Attention is continually divided between the imposed narrative and the truth of individual moments. Awareness shifts between the events being witnessed and the spatial position of the witnesses. The viewer has the option for analysis. While these images are immensely powerful seen projected onscreen, the advantage of watching “The Uprising” online is the ability to freeze and re-examine scenes.

Snowdon has argued that the smartphone is less an extension of the eye than of the arm, a tool used not only to record but to act. Visceral almost by definition, vernacular video has its own wildly spontaneous visual vocabulary — light smears, hyper kinetic movement, jolting angles, inadvertent “artifacting,” in which the image is distorted when a visible anomaly is introduced.

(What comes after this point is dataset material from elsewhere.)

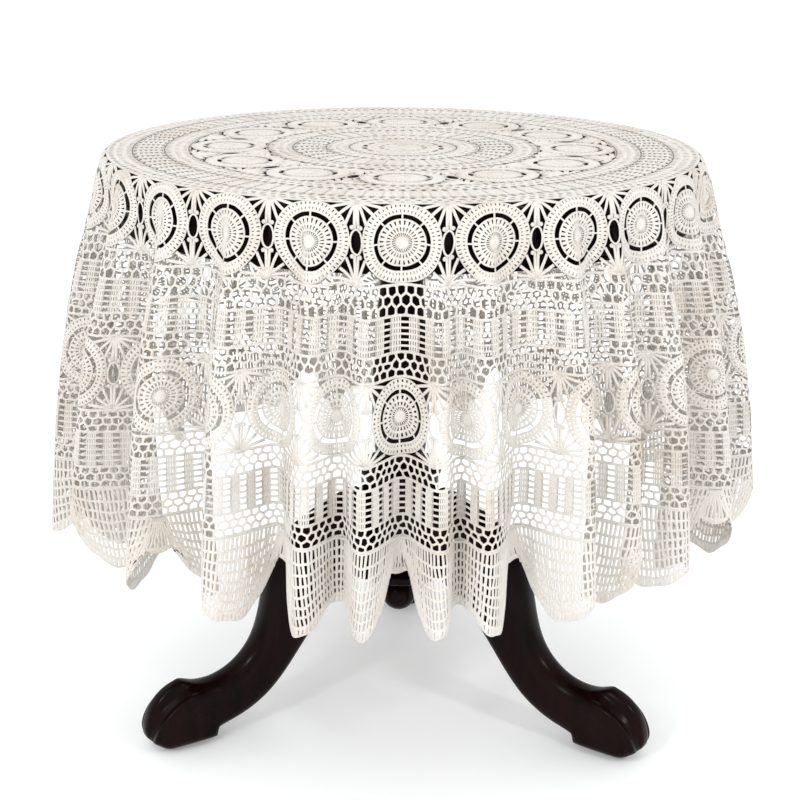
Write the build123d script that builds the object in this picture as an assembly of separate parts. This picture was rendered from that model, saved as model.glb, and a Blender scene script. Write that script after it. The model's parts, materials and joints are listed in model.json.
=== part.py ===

The 1950s television series “You Are There,” had TV newsmen report on dramatized historical events. “The Uprising” shows a heady history being made in the streets. “These days the people have a supernatural awareness of their responsibilities,” a young bystander tells the camera. “This is the real Egypt.” (At the same time, “The Uprising” has the uncanny effect of letting the viewer imagine the unfolding of the Paris Commune or the Russian Revolution.)

More than a bystander, the camera runs along with the crowd, recording the frenzy and the daring. The cubistic jumble of images is exhilarating but given the presence of dead bodies, bloody streets, live firing, panicky screams and shouts, it can be hard to watch — precisely because it is real rather than staged.

“I came to understand that I was making a film about these images, not about the revolution,” Snowdon has said. “The Uprising” documents not only the Arab Spring, but also the promise of vernacular video and the internet’s potential as a medium. It is a memory that functions as a prophecy — one of the great movies of the still-young 21st century.

“The Uprising” has its own site (theuprising.be) and may also be found on Vimeo (vimeo.com/66820206). Both offer English subtitles. No passwords are necessary.